◆ What this task involves ◆
All of the data below must be repeated exactly.

──────── Given data

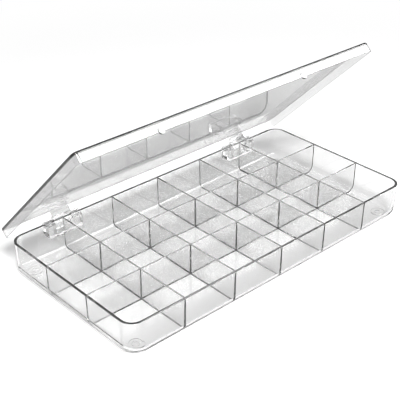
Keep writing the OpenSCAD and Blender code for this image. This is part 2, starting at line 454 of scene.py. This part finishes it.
# %% [markdown]
# The pockets never touch each other, so they can be joined as loose shapes and cut away in
# one go. Eighteen cuts in turn would give the same tray.

# %% Cut all eighteen pockets
pockets = [add_pocket(column, row) for row in range(ROWS) for column in range(COLUMNS)]
print(len(pockets), "pockets, one has", len(pockets[0].data.polygons), "faces")
combine(tray, join_pieces(pockets, "pockets"), "DIFFERENCE")
print("tray with compartments:", len(tray.data.polygons), "faces")

# %% [markdown]
# ## Ring feet
# Each corner stands on a short ring. A ring could be cut from a tube, but an inset and an
# extrude on a low round keep it one closed shape that joins the floor cleanly. It reaches
# a little into the floor, so that the two surfaces cross and don't just touch.

# %% Shape one ring foot and copy it to the corners
FOOT_PLACE = (92.8, 42.5)
FOOT_R, FOOT_HOLLOW_R = 4.0, 2.0
FOOT_ROUND_R, FOOT_ROUND_STEPS = 0.7, 5
EMBED = 0.3

foot = add_round("foot", (0, 0, (FOOT_H + EMBED) / 2), FOOT_R, FOOT_H + EMBED, "Z")
edit(foot)
choose("FACE", underside)
bpy.ops.mesh.inset(thickness=(FOOT_R - FOOT_HOLLOW_R) * MM)
bpy.ops.mesh.extrude_region_move(TRANSFORM_OT_translate={"value": (0, 0, FOOT_H * MM)})
choose("EDGE", level_at(0))
round_chosen(FOOT_ROUND_R, FOOT_ROUND_STEPS)
close_piece(foot)
feet = copies_at(foot, [
    (side_x * FOOT_PLACE[0], side_y * FOOT_PLACE[1], 0)
    for side_x in (-1, 1) for side_y in (-1, 1)
])

# %% [markdown]
# ## Hinge brackets
# Each bracket is a pair of bored ears that grow from the rear wall and are joined by a web
# underneath. It is built as a solid first, then the gap for the knuckle and the bore for the
# pins are cut through it, as the slides of the mould would.

# %% Shape one hinge bracket
BRACKET_HALF_W = SLOT_W / 2 + EAR_W
BRACKET_CORNER_R, BRACKET_CORNER_STEPS = 1.6, 5
BRACKET_LOW_Z = AXIS_Z - BRACKET_DROP
BRACKET_TOP_Z = 18.05
BRACKET_ROOT = 0.8
GAP_ROOT, GAP_PAST = 3.0, 5.0
BORE_RUN = 40.0

bracket = add_block(
    "bracket",
    (-BRACKET_HALF_W, HALF_Y - BRACKET_ROOT, BRACKET_LOW_Z),
    (BRACKET_HALF_W, AXIS_Y + EAR_R, BRACKET_TOP_Z),
)
edit(bracket)
choose("EDGE", lambda middle, run: abs(run.y) > CLOSE_MM and middle.z < BRACKET_LOW_Z + CLOSE_MM)
round_chosen(BRACKET_CORNER_R, BRACKET_CORNER_STEPS)
close_piece(bracket)
ears = add_round("ears", (0, AXIS_Y, AXIS_Z), EAR_R, 2 * BRACKET_HALF_W, "X")
combine(bracket, ears, "UNION")
knuckle_gap = add_block(
    "knuckle_gap",
    (-SLOT_W / 2, HALF_Y - GAP_ROOT, BRACKET_LOW_Z + WEB_T),
    (SLOT_W / 2, AXIS_Y + GAP_PAST, AXIS_Z + GAP_PAST),
)
combine(bracket, knuckle_gap, "DIFFERENCE")
bore = add_round("bore", (0, AXIS_Y, AXIS_Z), BORE_R, BORE_RUN, "X")
combine(bracket, bore, "DIFFERENCE")
brackets = copies_at(bracket, [(place, 0, 0) for place in HINGE_PLACES])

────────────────

◆ Written response ◆
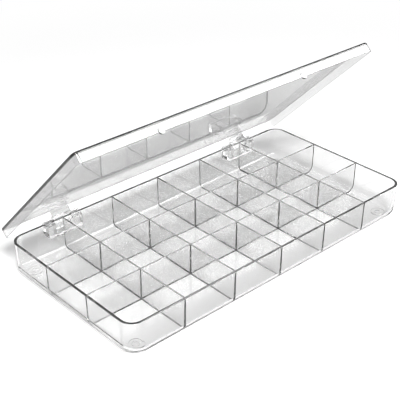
Keep writing the OpenSCAD and Blender code for this image. This is part 2, starting at line 454 of scene.py. This part finishes it.
# %% [markdown]
# The pockets never touch each other, so they can be joined as loose shapes and cut away in
# one go. Eighteen cuts in turn would give the same tray.

# %% Cut all eighteen pockets
pockets = [add_pocket(column, row) for row in range(ROWS) for column in range(COLUMNS)]
print(len(pockets), "pockets, one has", len(pockets[0].data.polygons), "faces")
combine(tray, join_pieces(pockets, "pockets"), "DIFFERENCE")
print("tray with compartments:", len(tray.data.polygons), "faces")

# %% [markdown]
# ## Ring feet
# Each corner stands on a short ring. A ring could be cut from a tube, but an inset and an
# extrude on a low round keep it one closed shape that joins the floor cleanly. It reaches
# a little into the floor, so that the two surfaces cross and don't just touch.

# %% Shape one ring foot and copy it to the corners
FOOT_PLACE = (92.8, 42.5)
FOOT_R, FOOT_HOLLOW_R = 4.0, 2.0
FOOT_ROUND_R, FOOT_ROUND_STEPS = 0.7, 5
EMBED = 0.3

foot = add_round("foot", (0, 0, (FOOT_H + EMBED) / 2), FOOT_R, FOOT_H + EMBED, "Z")
edit(foot)
choose("FACE", underside)
bpy.ops.mesh.inset(thickness=(FOOT_R - FOOT_HOLLOW_R) * MM)
bpy.ops.mesh.extrude_region_move(TRANSFORM_OT_translate={"value": (0, 0, FOOT_H * MM)})
choose("EDGE", level_at(0))
round_chosen(FOOT_ROUND_R, FOOT_ROUND_STEPS)
close_piece(foot)
feet = copies_at(foot, [
    (side_x * FOOT_PLACE[0], side_y * FOOT_PLACE[1], 0)
    for side_x in (-1, 1) for side_y in (-1, 1)
])

# %% [markdown]
# ## Hinge brackets
# Each bracket is a pair of bored ears that grow from the rear wall and are joined by a web
# underneath. It is built as a solid first, then the gap for the knuckle and the bore for the
# pins are cut through it, as the slides of the mould would.

# %% Shape one hinge bracket
BRACKET_HALF_W = SLOT_W / 2 + EAR_W
BRACKET_CORNER_R, BRACKET_CORNER_STEPS = 1.6, 5
BRACKET_LOW_Z = AXIS_Z - BRACKET_DROP
BRACKET_TOP_Z = 18.05
BRACKET_ROOT = 0.8
GAP_ROOT, GAP_PAST = 3.0, 5.0
BORE_RUN = 40.0

bracket = add_block(
    "bracket",
    (-BRACKET_HALF_W, HALF_Y - BRACKET_ROOT, BRACKET_LOW_Z),
    (BRACKET_HALF_W, AXIS_Y + EAR_R, BRACKET_TOP_Z),
)
edit(bracket)
choose("EDGE", lambda middle, run: abs(run.y) > CLOSE_MM and middle.z < BRACKET_LOW_Z + CLOSE_MM)
round_chosen(BRACKET_CORNER_R, BRACKET_CORNER_STEPS)
close_piece(bracket)
ears = add_round("ears", (0, AXIS_Y, AXIS_Z), EAR_R, 2 * BRACKET_HALF_W, "X")
combine(bracket, ears, "UNION")
knuckle_gap = add_block(
    "knuckle_gap",
    (-SLOT_W / 2, HALF_Y - GAP_ROOT, BRACKET_LOW_Z + WEB_T),
    (SLOT_W / 2, AXIS_Y + GAP_PAST, AXIS_Z + GAP_PAST),
)
combine(bracket, knuckle_gap, "DIFFERENCE")
bore = add_round("bore", (0, AXIS_Y, AXIS_Z), BORE_R, BORE_RUN, "X")
combine(bracket, bore, "DIFFERENCE")
brackets = copies_at(bracket, [(place, 0, 0) for place in HINGE_PLACES])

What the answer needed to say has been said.